#### EXERCISE DIRECTIONS
Below is a listing. Quote from it, exactly, the lines from the one containing "Write part 2 of" down to the one containing "return MOUTH *", both ends included, and nothing else.

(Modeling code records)
________________
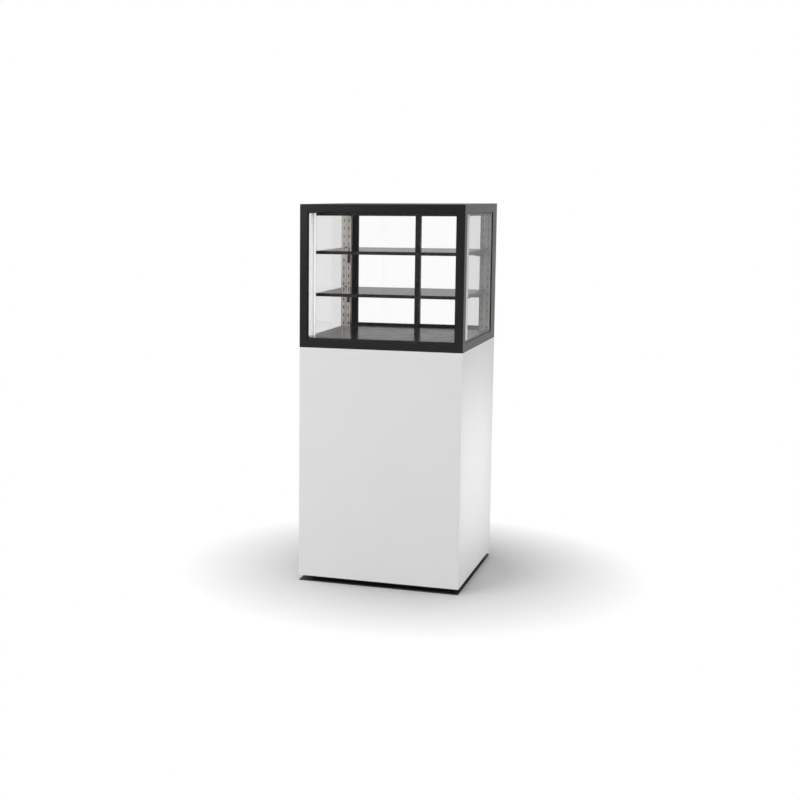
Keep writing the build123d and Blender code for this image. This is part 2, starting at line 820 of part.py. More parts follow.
# ------------------------------------------------------------------ fan
motor_top = pan_floor - motor_gap
with BuildPart() as fan_motor:
    with BuildSketch(Plane.XY.offset(motor_top)):
        with Locations((0, pan_shift)):
            RectangleRounded(motor_plate, motor_plate, motor_corner)
    extrude(amount=motor_plate_thickness)
    with BuildSketch(Plane.XY.offset(motor_top)):
        with Locations((0, pan_shift)):
            Circle(motor_radius)
    extrude(amount=-motor_height)
    chamfer(fan_motor.faces().sort_by(Axis.Z)[0].edges(), length=motor_chamfer)
    with BuildSketch(Plane.XY.offset(motor_top + motor_plate_thickness)):
        with Locations((0, pan_shift)):
            with GridLocations(
                motor_plate - 2 * standoff_inset, motor_plate - 2 * standoff_inset, 2, 2
            ):
                Circle(standoff_radius)
    extrude(amount=motor_gap - motor_plate_thickness)
    with BuildSketch(Plane.XY.offset(motor_top + motor_plate_thickness)):
        with Locations((0, pan_shift)):
            Circle(shaft_radius + shaft_play)
    extrude(amount=-2 * shaft_in_motor, mode=Mode.SUBTRACT)
write(fan_motor, "fan_motor")

impeller_z = pan_inside + impeller_lift
with BuildPart() as fan_rotor:
    with BuildSketch(Plane.XY.offset(impeller_z)):
        Circle(impeller_radius)
    extrude(amount=impeller_plate)
    with BuildSketch(Plane.XY.offset(impeller_z)) as blades:
        with BuildLine():
            tip = (impeller_radius - blade_tip_gap, 0)
            root_angle = math.radians(blade_sweep)
            root = (blade_root * math.cos(root_angle), blade_root * math.sin(root_angle))
            bow = ((tip[0] + root[0]) / 2 + blade_bow, (tip[1] + root[1]) / 2 + blade_bow)
            ThreePointArc(root, bow, tip)
            offset(amount=blade_thickness, side=Side.LEFT)
        make_face()
    blade = extrude(blades.sketch, amount=impeller_height, mode=Mode.PRIVATE)
    with PolarLocations(0, blade_count):
        add(blade)
    with BuildSketch(Plane.XY.offset(impeller_z)):
        Circle(hub_radius)
    extrude(amount=hub_height)
    with BuildSketch(Plane.XY.offset(impeller_z)):
        Circle(shaft_radius)
    extrude(amount=motor_top - shaft_in_motor - impeller_z)
with BuildPart() as placed_rotor:
    with Locations((0, pan_shift, 0)):
        add(fan_rotor.part)
write(placed_rotor, "fan_rotor")

inlet_z = impeller_z + impeller_height + inlet_gap
with BuildPart() as fan_inlet_ring:
    lip_start = (inlet_inner + inlet_lip, inlet_z + thin_sheet)
    lip_end = (inlet_inner + thin_sheet, inlet_z - inlet_throat)
    with BuildSketch(Plane.XZ):
        with BuildLine():
            Polyline((inlet_outer, inlet_z), (inlet_outer, inlet_z + thin_sheet), lip_start)
            RadiusArc(lip_start, lip_end, -inlet_lip)
            Polyline(
                lip_end,
                (inlet_inner, inlet_z - inlet_throat),
                (inlet_inner, inlet_z),
                (inlet_outer, inlet_z),
            )
        make_face()
    revolve(axis=Axis.Z)
    with BuildSketch(Plane.XY.offset(pan_inside)):
        with PolarLocations(inlet_leg_circle, inlet_leg_count):
            Circle(inlet_leg_radius)
    extrude(amount=inlet_z - pan_inside)
with BuildPart() as placed_ring:
    with Locations((0, pan_shift, 0)):
        add(fan_inlet_ring.part)
write(placed_ring, "fan_inlet_ring")

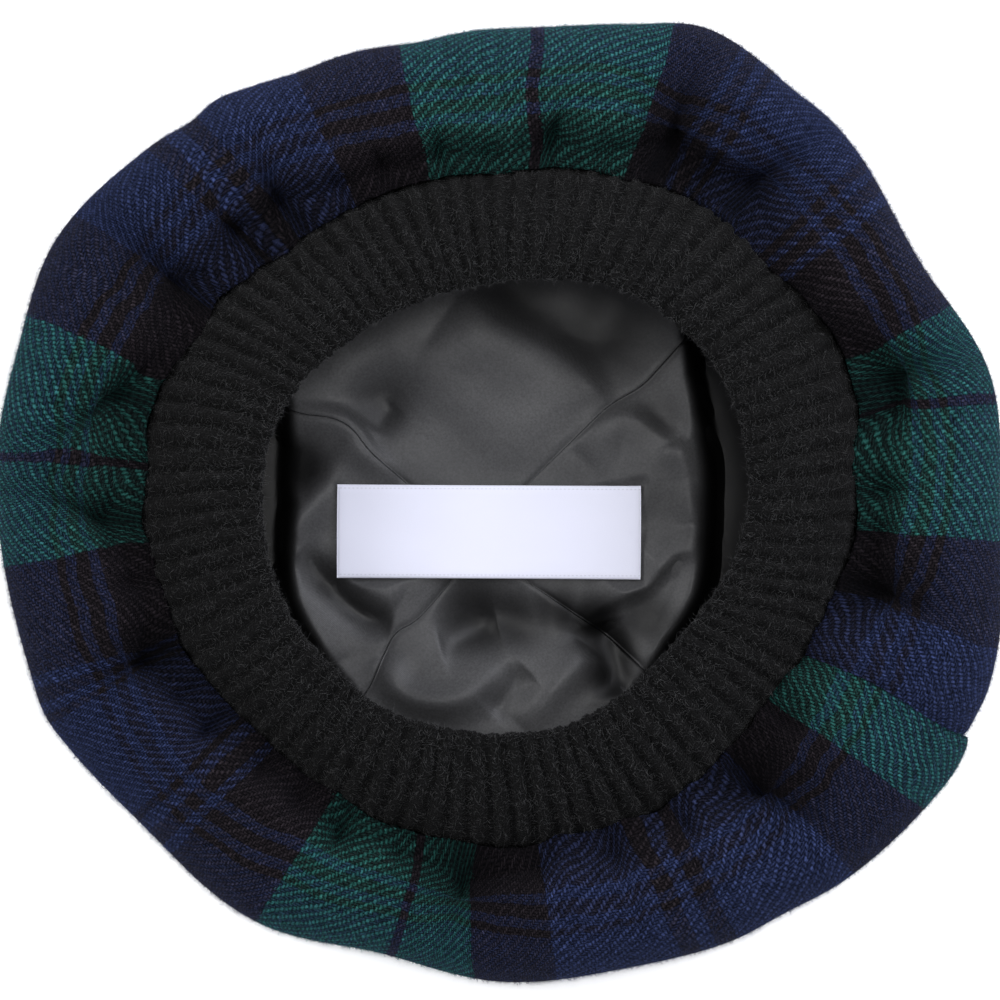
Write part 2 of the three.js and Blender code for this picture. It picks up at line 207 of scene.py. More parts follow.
# %% [markdown]
# ## The section of the shell
# Seen in section, the tartan leaves the band's seam, climbs to a crest, rolls over the rim and turns
# in to the crown's seam. Each stretch is a quarter of a wave or an ellipse, so radius, height and
# normal all come from a formula. The same section carries the strip and the crown.

# %% Section formulas
def rim_at(bearing):
    return RIM * closed_curve(OUTLINE["rim"], bearing)


def seam_at(bearing):
    return SEAM * closed_curve(OUTLINE["seam"], bearing) + dented(SEAM_DENTS, bearing)


def mouth_at(bearing):
    return MOUTH * closed_curve(OUTLINE["mouth"], bearing)


def frame_of(r, z, along_r, along_z):
    """Radius, height and the unit normal to the right of the way that the section runs."""
    size = np.hypot(along_r, along_z)
    return np.stack(np.broadcast_arrays(r, z, along_z / size, -along_r / size))


def lower_rim(bearing, turn):
    """A quarter ellipse from the crown's flat edge (turn 0) up to the widest ring (turn 90)."""
    angle = np.radians(turn)
    seam_turn = np.sin(np.radians(CROWN_SEAM_TURN))
    trimmed = dented(RIM_DENTS, bearing) * np.clip((np.sin(angle) - seam_turn) / (1 - seam_turn), 0, 1)
    r = rim_at(bearing) + trimmed - RIM_ROLL * (1 - np.sin(angle))
    z = RIM_HEIGHT * (1 - np.cos(angle))
    return frame_of(r, z, RIM_ROLL * np.cos(angle), RIM_HEIGHT * np.sin(angle))


def upper_rim(bearing, turn):
    """A quarter ellipse from the widest ring (turn 0) up to the crest (turn 90)."""
    angle = np.radians(turn)
    reach = rim_at(bearing) - seam_at(bearing) - CREST_REACH
    dents = dented(RIM_DENTS, bearing) * np.cos(angle) ** 2
    r = seam_at(bearing) + CREST_REACH + reach * np.cos(angle) + dents
    z = RIM_HEIGHT + PUFF_RISE * np.sin(angle)
    return frame_of(r, z, -reach * np.sin(angle), PUFF_RISE * np.cos(angle))


def inner_slope(bearing, share):
    """A quarter of a cosine wave from the crest (share 0) down to the band's seam (share 1)."""
    angle = share * np.pi / 2
    r = seam_at(bearing) + CREST_REACH * (1 - share)
    z = CREST_HEIGHT - SEAM_DIP * (1 - np.cos(angle))
    return frame_of(r, z, -CREST_REACH, -SEAM_DIP * np.sin(angle) * np.pi / 2)


# %% [markdown]
# ## The strip of tartan, gathered to the band
# On the real hat a straight strip, about 910 mm long, is joined end to end and gathered down to the
# band, which is a third shorter. The slack goes into folds that run out from the band's seam. Each
# row of the table is one fold: where it starts, how deep and wide it is, how far out it runs and how
# it leans. A fold is a narrow crease with wide shoulders, and the cloth puffs up between two of them.

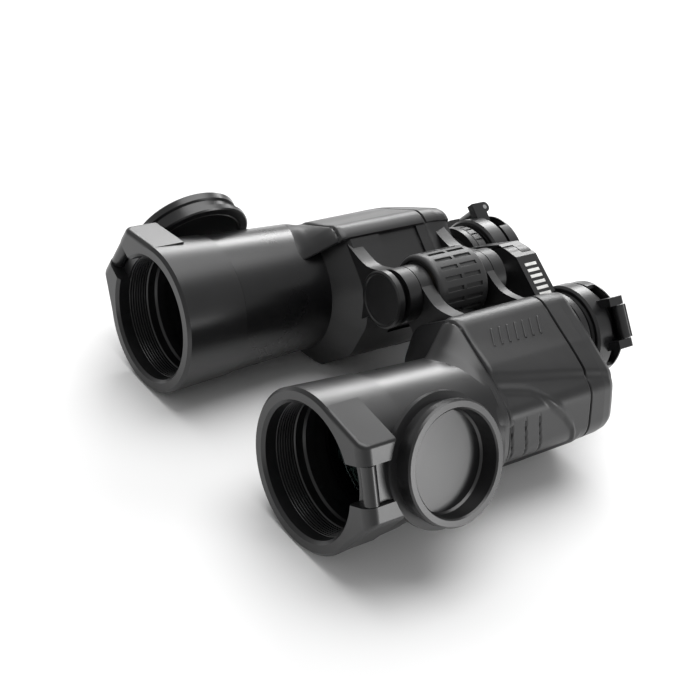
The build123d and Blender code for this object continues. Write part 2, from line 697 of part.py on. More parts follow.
def eyepiece_lid():
    """Hinged lid over the eyecup, shown closed."""
    rim_front = -172.4
    back = REAR_Y
    lid = turned([
        (0, back), (LID_RADIUS - 4.0, back), (LID_RADIUS - 1.2, back + 0.3), (LID_RADIUS, back + 1.5),
        (LID_RADIUS, rim_front), (LID_RADIUS - 1.4, rim_front), (LID_RADIUS - 1.4, back + 2.2),
        (0, back + 2.2),
    ])
    lid -= block(11, 40, back + 2.2, -100, -20, 20)
    lid -= block(20.2, 40, -200, -100, -20, 20)
    half = LID_EAR_IN - 0.3
    lid += block(15, LID_PIN_R, back + 0.4, back + 2.6, -half, half)
    lid += Pos(LID_PIN_R, LID_PIN_Y, 0) * Cylinder(LID_KNUCKLE, 2 * half)
    lid += block(LID_PIN_R - LID_KNUCKLE, LID_PIN_R + 1.2, back + 0.4, LID_PIN_Y, -half, half)
    tab = block(-LID_RADIUS - 2.2, -15, back + 0.3, back + 2.2, -4, 4)
    lid += fillet(tab.edges().filter_by(Axis.Y).sort_by(Axis.X)[:2], 1.5)
    lid -= Pos(LID_PIN_R, LID_PIN_Y, 0) * Cylinder(LID_PIN_RADIUS + BORE_RUN, 60)
    return across(LID_ANGLE, OCULAR_X, OCULAR_Z) * lid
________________
#### ANSWER TO THE PROBLEM
Write part 2 of the three.js and Blender code for this picture. It picks up at line 207 of scene.py. More parts follow.
# %% [markdown]
# ## The section of the shell
# Seen in section, the tartan leaves the band's seam, climbs to a crest, rolls over the rim and turns
# in to the crown's seam. Each stretch is a quarter of a wave or an ellipse, so radius, height and
# normal all come from a formula. The same section carries the strip and the crown.

# %% Section formulas
def rim_at(bearing):
    return RIM * closed_curve(OUTLINE["rim"], bearing)


def seam_at(bearing):
    return SEAM * closed_curve(OUTLINE["seam"], bearing) + dented(SEAM_DENTS, bearing)


def mouth_at(bearing):
    return MOUTH * closed_curve(OUTLINE["mouth"], bearing)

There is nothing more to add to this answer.